The Watcher Cat

The Watcher Cat

Sunday, October 7, 2012

"You're all flops. I am the Earth Mother, and you are all flops"

Many years ago, when the world was young, and I was in college, I became the third president of a (revived) experimental theater group, and found myself in the remarkable position of having a small budget and the opportunity to direct a play of my choosing. I picked Edward Albee's Who's Afraid of Virginia Woolf?, which I thought then was one of the best American plays. Period. I still do.

On Friday, October 5, I got to see the Steppenwolf production, scheduled to open on October 13.

The play is beautiful--a tough-minded, production which pulls no punches, with the caustic humor, casual cruelty, and rising tension that I experienced when I first read the script in Modern American Drama, as taught by John V. Antush.

Amy Morton does the near-impossible with Martha--she brays, she's loud, abrasive, bullying, yes, but the vulnerability, the hurt, the self loathing and love for her husband buried so deeply within her are as real, and as believable, as is the over-the-top virago. It's an extraordinary performance of a character that can come off all too easily as cliche (it never was, but has been imitated enough to be perceived as such) or as too written. Morton lives the character.

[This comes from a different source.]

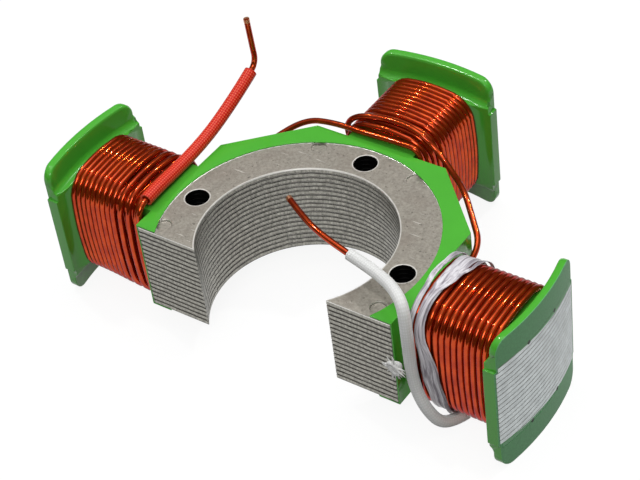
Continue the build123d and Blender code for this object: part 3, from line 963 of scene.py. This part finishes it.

George as portrayed by Tracy Letts has reserves of strengths buried deep behind the exhaustion, the self-pity and the anger without an outlet. He's just great. (In an interesting choice, his final words to Nick do not contain the softening, the hint of forgiveness, I've seen in other performances. This George is tougher and harder at the core than others. It brings into relief the depth of his commitment to Martha, and her own perceptiveness in noting the self-hatred which they share, and which holds him to her as much as any other emotion.)

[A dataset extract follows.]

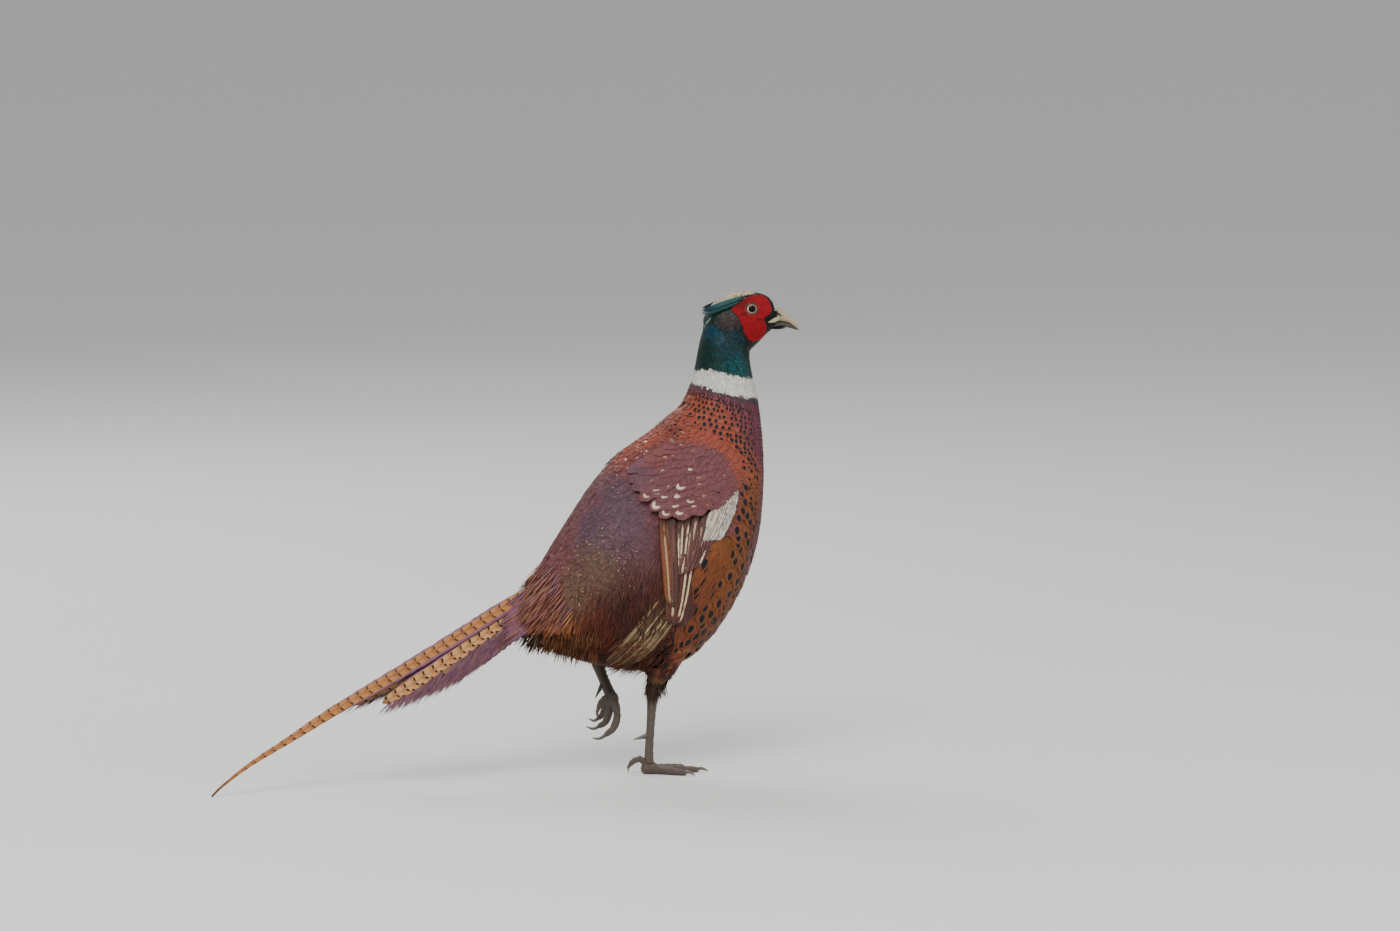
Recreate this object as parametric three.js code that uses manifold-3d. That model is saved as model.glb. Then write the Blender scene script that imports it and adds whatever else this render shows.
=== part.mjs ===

Even Nick and Honey, who often fade into the background, are given stunning, pulsing life by Madison Dirks and Carrie Coon. Ms. Coon turns Honey, often one of the most thankless roles in theater into a (minor) games-player herself, someone who is not entirely unaware of the power she wields over Nick--not in his league as a manipulator, and more innocent than his pilot fish, let alone the two senior sharks in the water with her, but not as helpless as all that.

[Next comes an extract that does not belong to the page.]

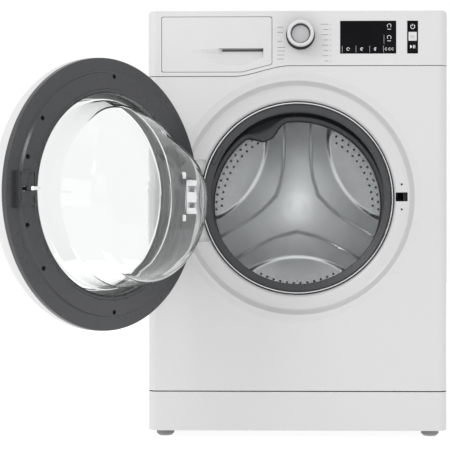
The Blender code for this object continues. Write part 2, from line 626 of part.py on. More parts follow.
def make_water_parts(frame, plastic, rubber, steel):
    pump = [(0, 70), (30, 70), (30, 86), (24, 88), (24, 122), (36, 124), (36, 168), (28, 170),
            (28, 205), (0, 205)]
    node("drain_pump", turned(pump, (165, 78), 18), frame, plastic,
         add=(box(150, 180, 95, 150, 24, 60),
              along(turned([(0, 0), (9, 0), (9, 62), (0, 62)], (0, 0), SMALL_ROUND),
                    (192, 145, 80), (1, 0, 0.35))))
    node("sump_hose", swept([(30, 300, 203), (30, 300, 185), (40, 292, 165), (80, 262, 148),
                             (125, 205, 146), (155, 160, 146), (165, 147, 134), (165, 145, 117)],
                            14, 10), frame, rubber)
    node("dispenser_hose", swept([(-210, 276, 736.5), (-210, 276, 715), (-208, 276, 690),
                                  (-200, 276, 660), (-192, 276, 645)], 14, 10), frame, rubber)
    node("inlet_valve", box(-180, -120, 530, 566, 768, 812), frame, plastic,
         add=(turned([(0, 560), (0, 584), (12, 584), (12, 560)], (-150, 790), SMALL_ROUND),))
    node("mains_gland", turned([(0, BACK + GAP), (16, BACK + GAP), (16, BACK + 4), (10, BACK + 14),
                                (5, BACK + 14), (5, BACK + 6), (0, BACK + 6)], (235, 740), 20),
         frame, rubber)


def main():
    for old in list(bpy.data.objects):
        bpy.data.objects.remove(old, do_unlink=True)
    white = material("white_enamel", (0.83, 0.83, 0.84), 0.3)
    trim = material("white_plastic", (0.85, 0.85, 0.85), 0.35)
    dark = material("dark_grey_plastic", (0.09, 0.095, 0.105), 0.4)
    black = material("black_gloss", (0.01, 0.01, 0.012), 0.12)
    rubber = material("grey_rubber", (0.07, 0.072, 0.075), 0.55)
    glass = material("clear_glass", (0.95, 0.97, 0.98), 0.03, see_through=1.0)
    chrome = material("chrome", (0.75, 0.76, 0.78), 0.15, metallic=1.0)
    drum_steel = material("stainless_steel", (0.62, 0.63, 0.65), 0.28, metallic=1.0)
    zinc = material("galvanised_steel", (0.5, 0.51, 0.53), 0.45, metallic=1.0)
    cast = material("cast_aluminium", (0.55, 0.56, 0.58), 0.5, metallic=1.0)
    tub_plastic = material("tub_plastic", (0.42, 0.43, 0.45), 0.6)
    clear_grey = material("drawer_plastic", (0.7, 0.72, 0.75), 0.35)
    blue = material("blue_plastic", (0.05, 0.2, 0.5), 0.4)
    board = material("board_plastic", (0.12, 0.14, 0.13), 0.5)
    concrete = material("concrete", (0.4, 0.39, 0.37), 0.9)
    frame = empty("washing_machine")
    make_cabinet(frame, white, zinc, dark)
    make_fascia(frame, trim, black)
    make_controls(frame, chrome, black, board)
    make_drawer(frame, trim, clear_grey, blue)
    make_door(frame, trim, dark, glass, chrome)
    make_gasket(frame, rubber)
    make_tub(frame, tub_plastic, zinc, concrete)
    make_drum(frame, drum_steel, cast, clear_grey)
    make_drive(frame, rubber, zinc, cast)
    make_suspension(frame, zinc, dark)
    make_water_parts(frame, clear_grey, rubber, zinc)
    centre_on_base(frame)


def centre_on_base(frame):
    """Moves the whole machine so that the middle of the bottom of its box is the origin."""
    bpy.context.view_layer.update()
    graph = bpy.context.evaluated_depsgraph_get()
    spots = [item.matrix_world @ vertex.co
             for item in (o.evaluated_get(graph) for o in bpy.data.objects
                          if o.type == "MESH" and not o.hide_render)
             for vertex in item.data.vertices]
    for axis in (0, 1):
        values = [spot[axis] for spot in spots]
        frame.location[axis] = -(min(values) + max(values)) / 2
    frame.location[2] = -min(spot[2] for spot in spots)


main()
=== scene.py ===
import json
import math

import bmesh
import bpy
from mathutils import Matrix, Vector


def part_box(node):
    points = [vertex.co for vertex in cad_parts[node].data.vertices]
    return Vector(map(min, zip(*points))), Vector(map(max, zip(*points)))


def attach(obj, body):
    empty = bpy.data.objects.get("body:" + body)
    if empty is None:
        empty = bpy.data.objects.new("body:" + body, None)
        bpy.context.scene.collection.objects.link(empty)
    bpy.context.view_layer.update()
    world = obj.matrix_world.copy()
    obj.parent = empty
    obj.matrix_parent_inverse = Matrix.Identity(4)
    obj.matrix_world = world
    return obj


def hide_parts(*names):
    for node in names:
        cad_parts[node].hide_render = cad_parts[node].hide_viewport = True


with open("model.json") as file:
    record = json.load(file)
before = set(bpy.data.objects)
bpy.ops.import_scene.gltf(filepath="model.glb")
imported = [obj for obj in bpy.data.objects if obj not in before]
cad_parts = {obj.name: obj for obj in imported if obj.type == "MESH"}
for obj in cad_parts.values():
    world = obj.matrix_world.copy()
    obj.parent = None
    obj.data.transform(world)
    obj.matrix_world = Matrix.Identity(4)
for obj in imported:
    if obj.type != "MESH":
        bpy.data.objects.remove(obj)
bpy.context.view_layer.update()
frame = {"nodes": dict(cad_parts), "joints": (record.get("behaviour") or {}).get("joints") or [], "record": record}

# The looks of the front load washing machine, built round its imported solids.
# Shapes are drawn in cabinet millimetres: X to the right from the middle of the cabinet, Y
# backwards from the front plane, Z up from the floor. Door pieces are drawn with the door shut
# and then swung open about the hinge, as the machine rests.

MM = 0.001
WELD = 2e-6             # metres: points nearer than this become one
ROUND = 128             # sides of a turned piece
FINE_ROUND = 192        # and of the largest rings
MOST_SINGLE_CUTS = 20   # more cuts than this are made in one Boolean

front_low, front_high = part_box("front_panel")
CABINET_X = (front_low.x + front_high.x) / 2
CABINET_Y = front_low.y

JOINTS = {joint["name"]: joint for joint in frame["joints"]}
hinge_place = Vector(JOINTS["door_hinge"]["pos_m"])
OPEN_ANGLE = math.radians(JOINTS["door_hinge"]["range_deg"][1])
SWING = (Matrix.Translation(hinge_place) @ Matrix.Rotation(-OPEN_ANGLE, 4, "Z")
         @ Matrix.Translation(-hinge_place))
DOOR_BODIES = ("door", "door_latch")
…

It's an extraordinary night of theater, well worth your time.

Here are two appetizers:



and



(My production? Oh, never opened, I'm afraid. The rights fell through, and the whole thing had to be scrapped. But, oh, what a pleasure it was to work with the fine young actors who were willing to go there with me, and how very good they were. We found another project to do that year, and, despite the disappointment, the still-nascent group survived my failure to pull off the show. Now go see the real thing, willya?)